Existing methods of coating the tip involve dipping or submerging the tip in a labeling solution (Fig. 2a),⁵ which because of wicking results in broad labeling across the tip (Fig. 2b). To label only the apex of the tip, we introduced the method of touching the tip to a wetted piece of paper, which bears the molecules to be labeled (Fig. 2c). One key step in this method is to ensure that the AFM tip only barely touches the paper. Any more than minimal contact allows the solvent to wick up the hydrophilic surface of the cantilever tip. We achieved this goal by iteratively lowering the AFM head (MFP 3D-BIO, Asylum Research) while the z-piezo ran a series of force-curves, extending and retracting the tip using a low force trigger (200–500 pN). By using such a low force trigger, we were assured the tip would stop extending downward into the paper as soon as it gently hit the wet paper.

Figure 2.

(a) A common way to label AFM tip is to immerse the tip or to dip the tip into a small droplet. (b) Fluorescent widefield image (e.g., 405 nm excitation, emission filter 525/50) of AFM tip labeled using conventional labeling method shows QD525 molecules all over the tip. (c) The method ofthis paper entails touching the tip gently and repeatedly to wetted paper. (d) Fluorescent widefield image of AFM tip labeled using our method shows QD525 molecules are confined to the very end of the tip (bright spot).

After we established this distance from the AFM head to the paper, we changed the operating mode of the AFM to make the cantilever dwell on the wet paper upon contact. We found the deflection decreased gradually during the dwell (Fig. 3a), showing that the tip was pulled downward into the paper, due to wetting of the hydrophilic surface of the cantilever tip; we saw no such pull with dry paper or unsilanized tips. Too much pulling would result in too much surface area of the tip being labeled, yet the EDC chemistry requires some non-trivial contact time. We addressed this tradeoff by performing ten cycles of 10 s dwells, separated by full retractions of the z-piezo. The dwell periods provided 100 s of contact time for the cross-linking chemistry to occur. We observed a strong adhesion force when the tip was pulled out of contact with the wet paper (Figs. 3a, 3b). We hypothesize this adhesion force was due to interaction between hydrophilic silanized tip and water in the paper. As some QD may have stuck to the tip non-specifically (i.e., non-covalently), we removed non-covalently bound QD by immersing the tip in PBS buffer for 30 min.

Figure 3.

(a) The deflection signal decreases gradually during the 10 s dwell (black) indicating the AFM cantilever was pulled downwards into the wet paper. A quick “jump to surface” (red) is seen just before the point of contact. (b) A large adhesion force is seen between tip and wet paper upon withdrawing the tip (blue, also seen in (a)). (a) and (b) show the same force curve.

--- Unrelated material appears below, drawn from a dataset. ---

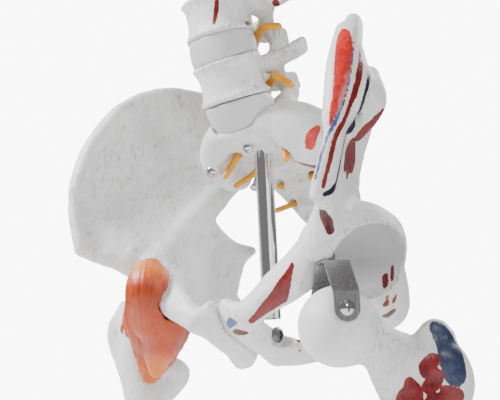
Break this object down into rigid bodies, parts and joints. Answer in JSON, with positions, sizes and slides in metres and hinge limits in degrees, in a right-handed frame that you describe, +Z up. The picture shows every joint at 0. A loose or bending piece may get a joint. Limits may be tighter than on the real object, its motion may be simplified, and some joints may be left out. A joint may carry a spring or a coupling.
{
  "type": "human skeleton model, pelvic and hip section",
  "caption": "Life-size lumbosacral, pelvic and hip section of a teaching skeleton with painted muscle areas, nerve stubs, a hip ligament and a chromed stand socket.",
  "frame": {"origin": "centre of the lower mouth of the chromed stand-socket tube", "axes": "+X to the skeleton's left, +Y to its back, +Z up along the socket tube"},
  "size_m": [0.283, 0.1326, 0.3671],
  "materials": {
    "bone": "matt off-white bone-textured hard PVC",
    "cartilage": "matt soft PVC",
    "disc": "smooth grey elastomer",
    "nerve": "yellow-orange soft PVC",
    "cord": "pale yellow soft PVC",
    "cable": "black plastic-covered flexible core",
    "ligament": "translucent orange fibrous silicone",
    "chrome": "bright polished plating",
    "steel": "zinc-plated screw steel",
    "strap": "satin stainless strip"
  },
  "bodies": {
    "pelvis": {"hip_bone_left": "bone", "hip_bone_right": "bone", "sacrum": "bone", "coccyx": "bone", "pubic_symphysis": "cartilage", "symphysis_screw": "steel", "socket_set_screw": "steel", "stand_socket_tube": "chrome", "sacroiliac_screw_upper_right": "steel", "sacroiliac_screw_lower_left": "steel", "sacroiliac_screw_lower_right": "steel", "sacral_nerves_left": "nerve", "sacral_nerves_right": "nerve", "hip_swivel_bolt_left": "steel", "lumbosacral_disc": "disc", "spinal_cord": "cord", "spine_core_cable": "cable", "hip_ligament_right": "ligament"},
    "lumbar_5": {"lumbar_5_vertebra": "bone", "lumbar_5_nerves": "nerve", "disc_lumbar_4_5": "disc"},
    "lumbar_4": {"lumbar_4_vertebra": "bone", "lumbar_4_nerves": "nerve"},
    "hip_strap": {"hip_strap_left": "strap", "hip_axle_left": "steel", "hip_axle_nut_left": "steel"},
    "femur_left": {"femur_left": "bone"},
    "femur_right": {"femur_right": "bone"}
  },
  "joints": [
    {"name": "lumbosacral_flex", "type": "hinge", "parent": "pelvis", "child": "lumbar_5", "pos_m": [0, -0.019, 0.138], "axis": [1, 0, 0], "range_deg": [-4, 6], "stiffness_Nm_per_rad": 8, "deforming": ["lumbosacral_disc", "spinal_cord", "spine_core_cable"]},
    {"name": "lumbar_4_5_flex", "type": "hinge", "parent": "lumbar_5", "child": "lumbar_4", "pos_m": [0, -0.0334, 0.1768], "axis": [1, 0, 0], "range_deg": [-4, 6], "stiffness_Nm_per_rad": 8, "deforming": ["disc_lumbar_4_5"]},
    {"name": "left_hip_swivel", "type": "hinge", "parent": "pelvis", "child": "hip_strap", "pos_m": [0.088, -0.038, 0.024], "axis": [0, 0, 1], "range_deg": [-20, 20]},
    {"name": "left_hip_swing", "type": "hinge", "parent": "hip_strap", "child": "femur_left", "pos_m": [0.088, -0.038, -0.003], "axis": [0.848, -0.53, 0], "range_deg": [-15, 25]},
    {"name": "right_hip_swing", "type": "hinge", "parent": "pelvis", "child": "femur_right", "pos_m": [-0.0873, -0.0128, 0.033], "axis": [1, 0, 0], "range_deg": [-12, 8], "stiffness_Nm_per_rad": 0.6, "deforming": ["hip_ligament_right"]}
  ]
}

The fluorescence image of tips labeled by our method shows a very small region of fluorescence localized at the tip (Fig. 4a). The FWHM of this spot is 450 nm (Fig. 4c), very close to the diffraction limit (430 nm). By comparison, measurement of single QDs on glass showed a FWHM fluorescence of 440 nm. This result indicates that the labeled QD on the tip is localized to an area as small as a single QD could be resolved.

Figure 4.

(a) Fluorescence image of a labeled tip, showing only the very apex bears QDs. (b) Trajectory of background-corrected fluorescence intensity vs. time under continuous excitation. The presence of steps indicates that very likely about 3 QDs are labeled to the tip. (c) Fluorescence intensity of the same tip as (a), showing that QD(s) on the tip lie within a diffraction limited pot.

We estimated the number of labeled QD by photobleaching.⁶ By measuring the intensity change as the fluorophores bleach, we obtained the fluorescence intensity of a single QD, and, thus, calculated the number of QD on the tip. A 405 nm diode laser (CUBE 405–100c, Coherent) was used to excite the QD. The fluorescence was measured on an inverted microscope (Eclipse Ti-E, Nikon) using a 60x objective (Apo TIRF NA 1.49, Nikon) and imaged by an intensified CCD camera (XR/MEGA-10, Stanford Photonics). To measure the photobleaching of the QD, the tip was excited by the laser without stopping until all fluorescence was gone while the images were taken every 1 s with an exposure time of 33 ms. The measured image files were analyzed using a homemade Matlab (Mathworks) program. The program first determined the center of a spot and then added up the intensity of the pixels around the center. We obtained the corrected fluorescence intensity by subtracting the background intensity we picked up a dark area close to the tip and calculated the total intensity for the same number of pixels. Following this method, we measured the trajectory of fluorescence intensity over time during continuous illumination of the labeled tip using a 405 nm laser for ∼1500 s. The initial fluorescence intensity was 1943 ± 278 units. The trajectory of fluorescence intensity showed several steps (Fig. 4b), each with an intensity change of ∼600 fluorescence units. Assuming that each step down in intensity was caused by the bleaching of a single QD, we estimated that the tip started with three QDs. In replicate experiments, we consistently found fewer than 5 QD molecules on the tip using our method (data not shown). This result shows that we bind very few QDs on the tip.

To measure the number of molecules by another method, we compared the fluorescence intensity of the QDs on the tip to the fluorescence intensity of single QDs spread on a coverslip. We pipetted a dilute solution of QD525 on a coverslip, spun in a spin coater, and allowed the solvent to evaporate. We measured the fluorescence intensities of QDs on the coverslip and on the AFM tip using identical laser power and CCD camera settings. The fluorescence intensity of a single QD molecule was 1700 ± 600 units, while the QD on the tip showed an intensity of 1943 ± 278 units. This result suggests that a single QD molecule resided on the tip. Taken together, these results confirmed that our method of dipping the tip in paper labels the end of AFM tip with either single or very few molecules.